JAKARTA, KOMPAS — Menteri Energi dan Sumber Daya Mineral Ignasius Jonan mengatakan bahwa impor minyak dan gas bumi oleh Indonesia seharusnya dijadikan modal untuk menciptakan nilai tambah di dalam negeri. Hasil dari penciptaan nilai tambah tersebut seharusnya diekspor untuk mencegah timbulnya defisit perdagangan. Ekspor dari penciptaan nilai tambah yang ia maksud adalah untuk sektor non minyak dan gas bumi.
"Kalau harga minyak mentah naik, praktis harga BBM naik. Indonesia impor 500.000 barel per hari sampai 600.000 barel per hari untuk minyak maupun BBM. Kalau disebut defisit neraca perdagangan karena datang dari defisit perdagangan migas," ucap Jonan, Kamis (15/11/2018), di Jakarta.
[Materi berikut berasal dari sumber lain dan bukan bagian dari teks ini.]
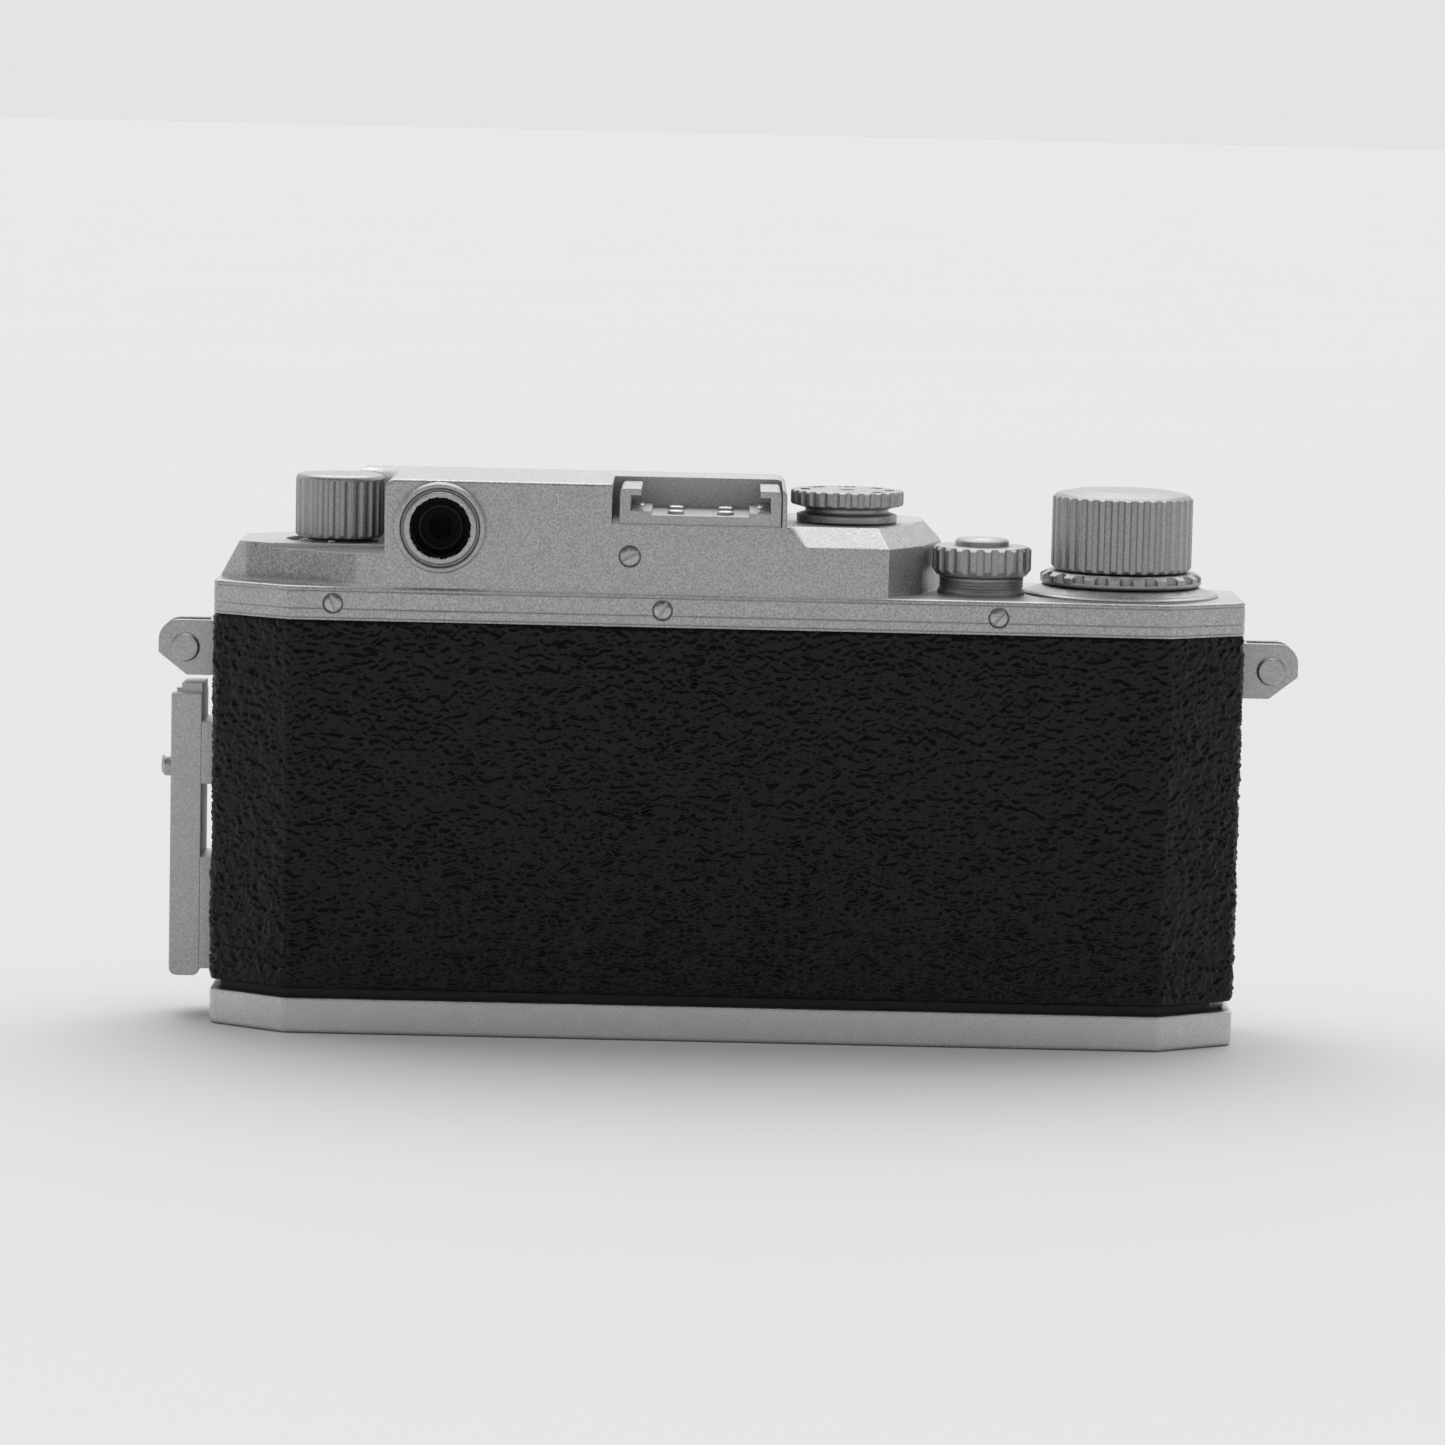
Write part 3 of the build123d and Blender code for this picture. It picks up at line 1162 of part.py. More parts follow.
# ==== Controls on the front ==============================================================
with BuildPart() as slow_speed_dial:
    turned(slow_plane, [(0, half_depth - 3), (slow_shaft_radius, half_depth - 3),
                        (slow_shaft_radius, half_depth + face_gap), (slow_radius, half_depth + face_gap),
                        (slow_radius, half_depth + 2.8), (slow_radius - 0.4, half_depth + 3.2),
                        (2.4, half_depth + 3.2), (2.0, half_depth + 2.9), (0, half_depth + 2.9)])
    flutes(slow_plane, slow_radius + 0.25, 30, 0.5, half_depth, half_depth + 3.3)
finish(slow_speed_dial.part, "slow_speed_dial")

with BuildPart() as rewind_lever:
    turned(lever_plane, [(0, half_depth - 3), (lever_shaft_radius, half_depth - 3),
                         (lever_shaft_radius, half_depth + face_gap), (3.4, half_depth + face_gap),
                         (3.4, half_depth + 1.8), (2.9, half_depth + 2.3), (0, half_depth + 2.3)])
    arm_plane = Plane(origin=(lever_x, -(half_depth + 0.5), lever_z), x_dir=(0.25, 0, -1), z_dir=(0, -1, 0))
    with BuildSketch(arm_plane) as lever_arm:
        with BuildLine():
            Polyline((2.0, -1.9), (10.5, -1.3), (10.5, 1.3), (2.0, 1.9), close=True)
        make_face()
        with Locations((10.5, 0)):
            Circle(1.9)
    extrude(amount=1.3)
finish(rewind_lever.part, "rewind_lever")

# ==== Strap lugs and flash rail ==========================================================
lug_root = half_width - covering_thickness
lug_tip = half_width + lug_reach

with BuildPart() as strap_lugs:
    for side in (-1, 1):
        with BuildSketch(Plane.XZ.offset(-lug_gap / 2 - lug_ear)) as lug_outline:
            with BuildLine():
                Polyline((side * lug_root, lug_bottom), (side * (lug_tip - 3.8), lug_bottom),
                         (side * lug_tip, lug_bottom + 3.0), (side * lug_tip, lug_top), (side * lug_root,
                                                                                         lug_top),
                         close=True)
            make_face()
            fillet(lug_outline.vertices().group_by(Axis.Y)[-1].filter_by(
                lambda corner: abs(corner.X) > lug_tip - 0.1), 2.7)
        extrude(amount=lug_gap + 2 * lug_ear)
        block((min(side * (half_width + 1.1), side * (lug_tip + 1)), max(side * (half_width + 1.1),
                                                                         side * (lug_tip + 1))),
              (-lug_gap / 2, lug_gap / 2), (lug_bottom - 1, lug_top + 1), Mode.SUBTRACT)
        ring(forward(side * (half_width + lug_pin_reach), lug_pin_z), lug_pin_radius, 0,
             -lug_gap - lug_ear, lug_gap + lug_ear, Mode.SUBTRACT)
finish(strap_lugs.part, "strap_lugs")

lug_half = lug_gap / 2 + lug_ear

with BuildPart() as lug_pins:
    for side in (-1, 1):
        turned(forward(side * (half_width + lug_pin_reach), lug_pin_z),
               [(0, -lug_half - 0.45), (lug_head_radius - 0.3, -lug_half - 0.45), (lug_head_radius,
                                                                                   -lug_half - 0.2),
                (lug_head_radius, -lug_half), (lug_pin_radius, -lug_half), (lug_pin_radius, lug_half),
                (lug_head_radius, lug_half), (lug_head_radius, lug_half + 0.2), (lug_head_radius - 0.3,
                                                                                 lug_half + 0.45),
                (0, lug_half + 0.45)])
finish(lug_pins.part, "lug_pins")

rail_outer = rail_x + rail_depth

with BuildPart() as flash_rail:
    block((rail_x, rail_outer), (-rail_width / 2, rail_width / 2), (rail_bottom, rail_top))
    fillet(flash_rail.edges().filter_by(Axis.Y).group_by(Axis.Z)[0], 1.0)
    block((rail_x + 1.0, rail_outer - 1.0), (-rail_slot / 2 - 0.9, rail_slot / 2 + 0.9), (rail_bottom + 2.0,
                                                                                          rail_top + 1),
          Mode.SUBTRACT)
    block((rail_x + 1.0, rail_outer + 1.0), (-rail_slot / 2, rail_slot / 2), (rail_bottom + 2.0,
                                                                              rail_top + 1),
          Mode.SUBTRACT)
    block((rail_x, rail_x + 2.8), (-rail_width / 2 + 1, rail_width / 2 - 1), (rail_top - 3.0,
                                                                              rail_top + 1.3))
    with Locations(Plane.YZ.offset(rail_x)):
        with Locations((0, rail_screw_z)):
            Cylinder(1.2, 8, mode=Mode.SUBTRACT)
finish(flash_rail.part, "flash_rail")

with BuildPart() as rail_mounts:
    block((lug_root, rail_x), (-rail_width / 2, rail_width / 2), (rail_bottom + 1, rail_block_top))
    block((lug_root, rail_x), (-rail_width / 2, rail_width / 2), (rail_post_bottom, rail_post_top))
    with Locations(Plane.YZ.offset(rail_x)):
        with Locations((0, rail_screw_z)):
            Cylinder(1.2, 8, mode=Mode.SUBTRACT)
finish(rail_mounts.part, "rail_mounts")

with BuildPart() as rail_screw:
    screw_axis = Plane(origin=(0, 0, rail_screw_z), x_dir=(0, 0, 1), z_dir=(0, -1, 0))
    turned(screw_axis, [(0, -lug_root), (1.2, -lug_root), (1.2, -rail_outer), (rail_screw_radius,
                                                                               -rail_outer),
                        (rail_screw_radius, -rail_outer - 1.2), (rail_screw_radius - 0.4,
                                                                 -rail_outer - 1.6),
                        (0, -rail_outer - 1.6)])
finish(rail_screw.part, "rail_screw")
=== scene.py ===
import json
import math

import bmesh
import bpy
import numpy as np
from mathutils import Matrix, Vector


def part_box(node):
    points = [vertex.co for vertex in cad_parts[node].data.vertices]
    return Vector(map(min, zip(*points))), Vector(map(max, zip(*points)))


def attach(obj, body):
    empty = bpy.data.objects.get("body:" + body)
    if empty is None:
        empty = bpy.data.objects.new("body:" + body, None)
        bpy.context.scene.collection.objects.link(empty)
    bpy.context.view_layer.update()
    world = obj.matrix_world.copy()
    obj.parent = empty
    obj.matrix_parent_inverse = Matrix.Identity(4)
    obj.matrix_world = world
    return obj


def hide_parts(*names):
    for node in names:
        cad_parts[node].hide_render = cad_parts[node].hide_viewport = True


# Looks of a 35 mm rangefinder camera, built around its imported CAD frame. Metres, +Z up.
# The lens looks along -Y; the eyepiece side, which the main view shows, faces +Y.

MM = 0.001
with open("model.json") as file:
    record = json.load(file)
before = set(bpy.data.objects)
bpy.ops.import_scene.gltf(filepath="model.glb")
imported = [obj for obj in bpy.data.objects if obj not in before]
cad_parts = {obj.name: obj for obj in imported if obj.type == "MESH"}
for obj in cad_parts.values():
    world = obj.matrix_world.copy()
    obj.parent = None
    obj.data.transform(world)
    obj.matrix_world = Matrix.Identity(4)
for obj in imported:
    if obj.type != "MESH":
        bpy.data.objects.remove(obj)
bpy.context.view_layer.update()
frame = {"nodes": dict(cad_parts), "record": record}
nodes = frame["nodes"]

# ---- Tones, as linear reflectances ----
TOP_TONE = (0.47, 0.47, 0.475)
BASE_TONE = (0.62, 0.62, 0.63)
KNOB_TONE = (0.41, 0.41, 0.415)
TRIM_TONE = (0.47, 0.47, 0.475)
LENS_TONE = (0.50, 0.505, 0.515)
SCREW_TONE = (0.48, 0.48, 0.485)
STEEL_TONE = (0.40, 0.40, 0.41)
# Near black: painted shade in the gap between the leather and the base plate, where the shell shows.
SHELL_GAP_SHADE_TONE = (0.035, 0.035, 0.036)
NICKEL_TONE = (0.52, 0.50, 0.46)
BRASS_TONE = (0.55, 0.40, 0.19)
LEATHER_TONE = (0.002, 0.002, 0.0022)
BLACK_TONE = (0.012, 0.012, 0.013)
# Black paint in the bores, and the painted shade of the eyepiece's dark disc and the finder's dark plate.
BLACK_PAINT_AND_SHADE_TONE = (0.005, 0.0045, 0.004)
LIP_TONE = (0.035, 0.028, 0.024)
CURTAIN_TONE = (0.012, 0.012, 0.014)
GLASS_TONE = (0.93, 0.95, 0.96)
COATED_TONE = (0.50, 0.53, 0.62)
# Dark tint of the finder's glass: painted shade for the dark view into the finder.
FINDER_SHADE_TONE = (0.10, 0.11, 0.12)
INK_TONE = (0.01, 0.01, 0.011)
FLOOR_TONE = (0.70, 0.70, 0.70)
SKY_TONE = (0.99, 0.995, 1.0)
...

Seharusnya, lanjut Jonan, Indonesia meniru negara-negara lain yang juga mengimpor BBM maupun minyak mentah dalam jumlah besar, seperti China dan Jepang. Kendati kedua negara itu sangat bergantung terhadap impor, China dan Jepang berhasil menciptakan nilai tambah yang kemudian berhasil di ekspor dalam jumlah besar yang nilainya melampaui nilai impor BBM dan minyak mentah.
"Singapura apa punya minyak? Tidak. Tapi, kenapa mata uangnya masih kuat? China juga begitu. Mereka nilai ekspornya besar. Seharusnya, minyak menjadi salah satu komoditas untuk produksi. Untuk menaikkan nilai tambah," kata Jonan.
Pada September lalu, Kementerian ESDM mengumumkan lima langkah pemerintah mengatasi defisit perdagangan migas. Kelima langkah itu adalah mandatori B-20, pembelian minyak mentah bagian kontraktor oleh PT Pertamina (Persero), penambahan kuota ekspor batubara 100 juta ton, mendorong penggunaan produk lokal, dan digitalisasi semua SPBU milik Pertamina. Hanya saja, masih ada kendala dalam merealisasikan kelima langkah itu.
Mengenai kebijakan pembelian minyak mentah bagian kontraktor oleh Pertamina, Vice President Corporate Communication Pertamina, Adiatma Sardjito, mengatakan , kebijakan tersebut masih dibahas bersama pemerintah. Menurut dia, belum ada perkembangan mengenai kebijakan pembelian minyak mentah bagian kontraktor oleh Pertamina (Kompas, 14/11/2018).
Anggota Komisi VII DPR dari Partai Gerindra Ramson Siagian berpendapat, kebijakan Kementerian ESDM tersebut belum sepenuhnya efektif. Pemerintah belum berhasil menekan kontraktor hulu migas untuk menjual bagian minyak mentah ke Pertamina. Sementara, mandatori B-20 memakan biaya tinggi akibat harga minyak sawit (CPO) yang turun. Selisih harga solar dengan CPO tersebut menyebabkan subsidi membengkak.